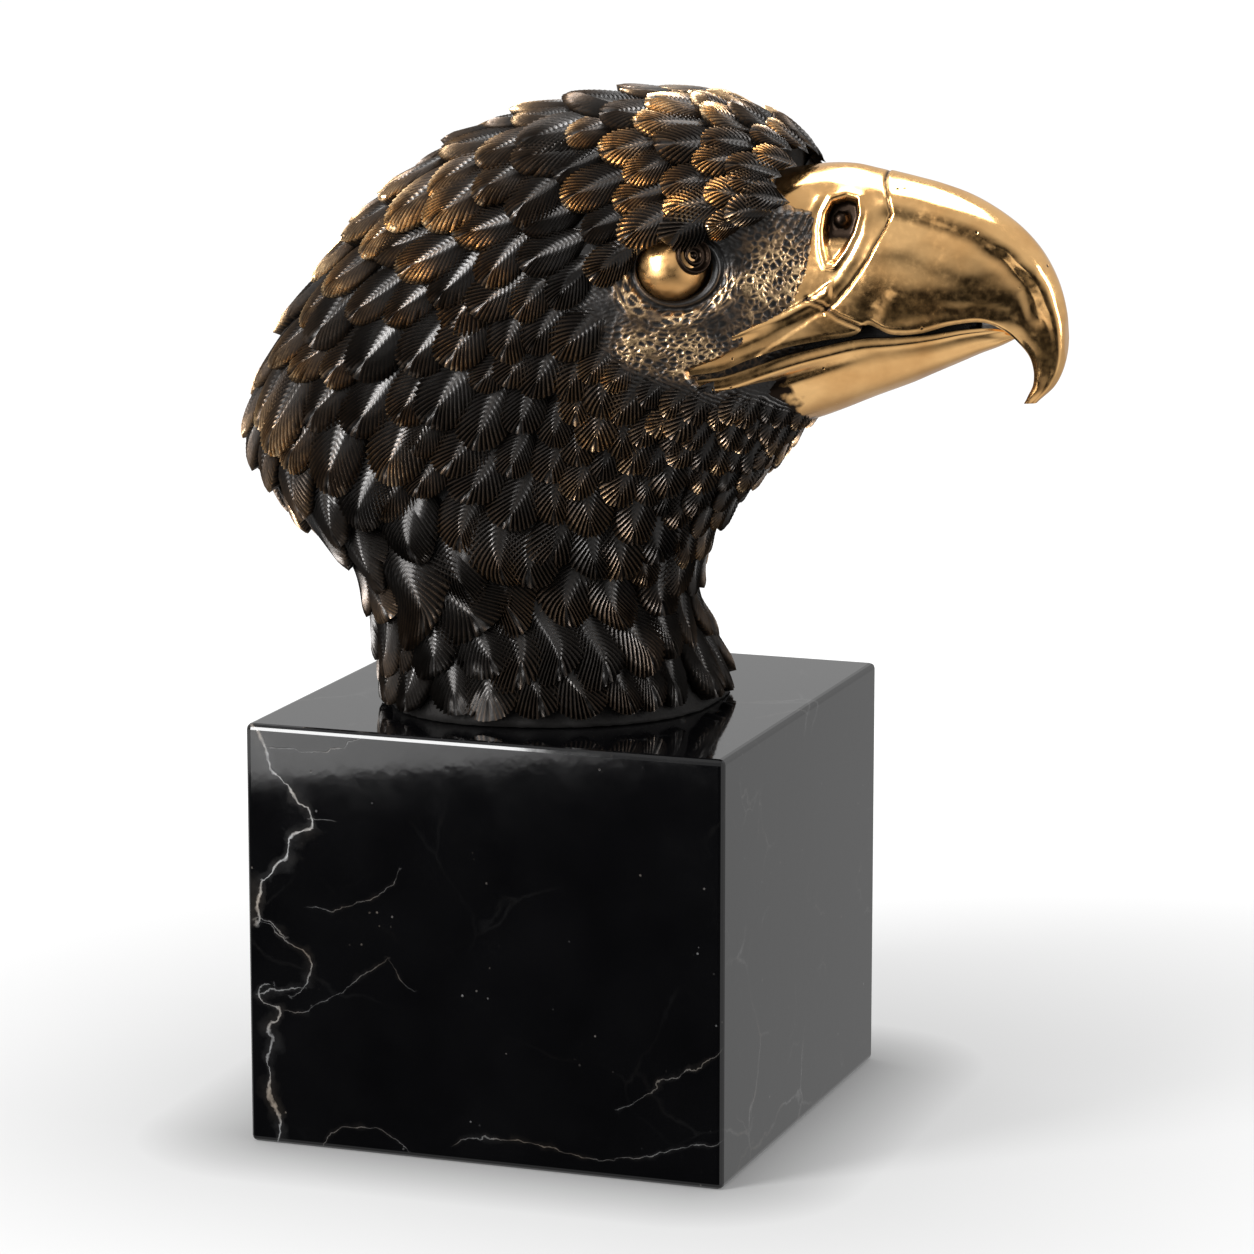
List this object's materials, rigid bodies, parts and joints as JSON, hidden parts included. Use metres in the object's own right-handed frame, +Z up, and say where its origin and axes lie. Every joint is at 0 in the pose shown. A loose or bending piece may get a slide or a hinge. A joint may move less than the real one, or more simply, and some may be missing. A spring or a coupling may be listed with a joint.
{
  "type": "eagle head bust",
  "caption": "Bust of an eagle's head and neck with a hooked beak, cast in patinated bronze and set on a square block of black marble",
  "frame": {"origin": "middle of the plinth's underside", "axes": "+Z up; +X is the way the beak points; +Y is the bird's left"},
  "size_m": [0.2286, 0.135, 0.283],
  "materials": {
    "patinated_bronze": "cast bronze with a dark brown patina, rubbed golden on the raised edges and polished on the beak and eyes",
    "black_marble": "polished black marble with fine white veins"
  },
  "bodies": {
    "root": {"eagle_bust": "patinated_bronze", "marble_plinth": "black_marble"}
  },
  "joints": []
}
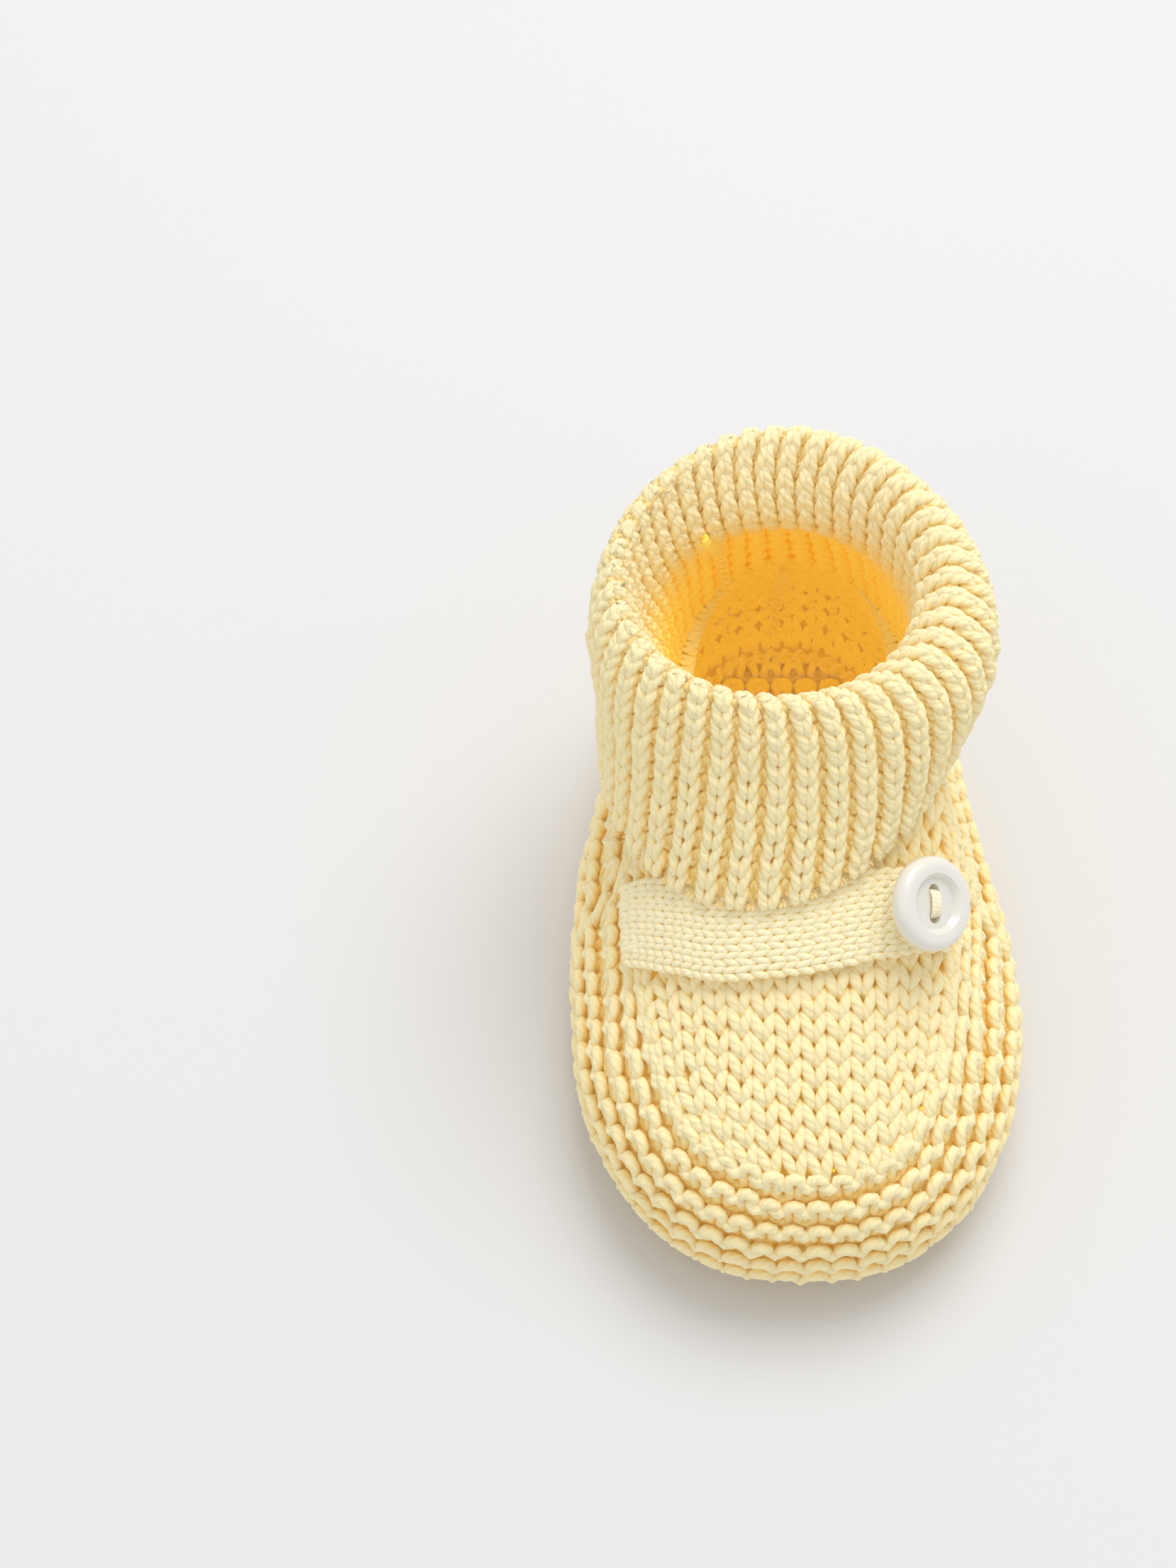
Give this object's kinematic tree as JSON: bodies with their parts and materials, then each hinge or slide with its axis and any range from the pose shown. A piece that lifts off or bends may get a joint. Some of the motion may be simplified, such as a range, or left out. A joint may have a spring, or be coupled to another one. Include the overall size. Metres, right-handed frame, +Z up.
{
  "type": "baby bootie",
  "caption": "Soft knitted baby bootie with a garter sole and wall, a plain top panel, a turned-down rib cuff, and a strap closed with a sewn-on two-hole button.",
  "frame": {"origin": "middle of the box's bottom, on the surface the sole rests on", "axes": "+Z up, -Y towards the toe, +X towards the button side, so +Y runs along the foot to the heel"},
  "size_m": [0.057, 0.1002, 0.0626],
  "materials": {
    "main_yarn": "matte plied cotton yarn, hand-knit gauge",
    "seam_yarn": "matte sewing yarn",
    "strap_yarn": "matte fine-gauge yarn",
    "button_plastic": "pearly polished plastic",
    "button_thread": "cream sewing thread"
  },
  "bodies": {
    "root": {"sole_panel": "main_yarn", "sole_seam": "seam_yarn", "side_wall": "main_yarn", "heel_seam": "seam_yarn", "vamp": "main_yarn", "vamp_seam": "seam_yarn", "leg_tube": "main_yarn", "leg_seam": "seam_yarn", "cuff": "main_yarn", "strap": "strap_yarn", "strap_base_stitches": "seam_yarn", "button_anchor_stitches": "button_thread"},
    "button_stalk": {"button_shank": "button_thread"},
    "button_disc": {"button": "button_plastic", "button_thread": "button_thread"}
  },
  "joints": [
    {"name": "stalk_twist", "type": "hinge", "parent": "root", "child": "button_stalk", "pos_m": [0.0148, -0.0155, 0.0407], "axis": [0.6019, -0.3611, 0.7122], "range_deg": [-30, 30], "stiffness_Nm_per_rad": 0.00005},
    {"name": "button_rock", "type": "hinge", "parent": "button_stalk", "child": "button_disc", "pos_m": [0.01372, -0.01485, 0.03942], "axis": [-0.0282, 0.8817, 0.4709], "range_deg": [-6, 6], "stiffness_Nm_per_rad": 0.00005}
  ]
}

▶ _Stated problem_
Working from the listing above, pick out every line that has "axes" and copy it.

▶ _Full response_
List this object's materials, rigid bodies, parts and joints as JSON, hidden parts included. Use metres in the object's own right-handed frame, +Z up, and say where its origin and axes lie. Every joint is at 0 in the pose shown. A loose or bending piece may get a slide or a hinge. A joint may move less than the real one, or more simply, and some may be missing. A spring or a coupling may be listed with a joint.
  "frame": {"origin": "middle of the plinth's underside", "axes": "+Z up; +X is the way the beak points; +Y is the bird's left"},
  "frame": {"origin": "middle of the box's bottom, on the surface the sole rests on", "axes": "+Z up, -Y towards the toe, +X towards the button side, so +Y runs along the foot to the heel"},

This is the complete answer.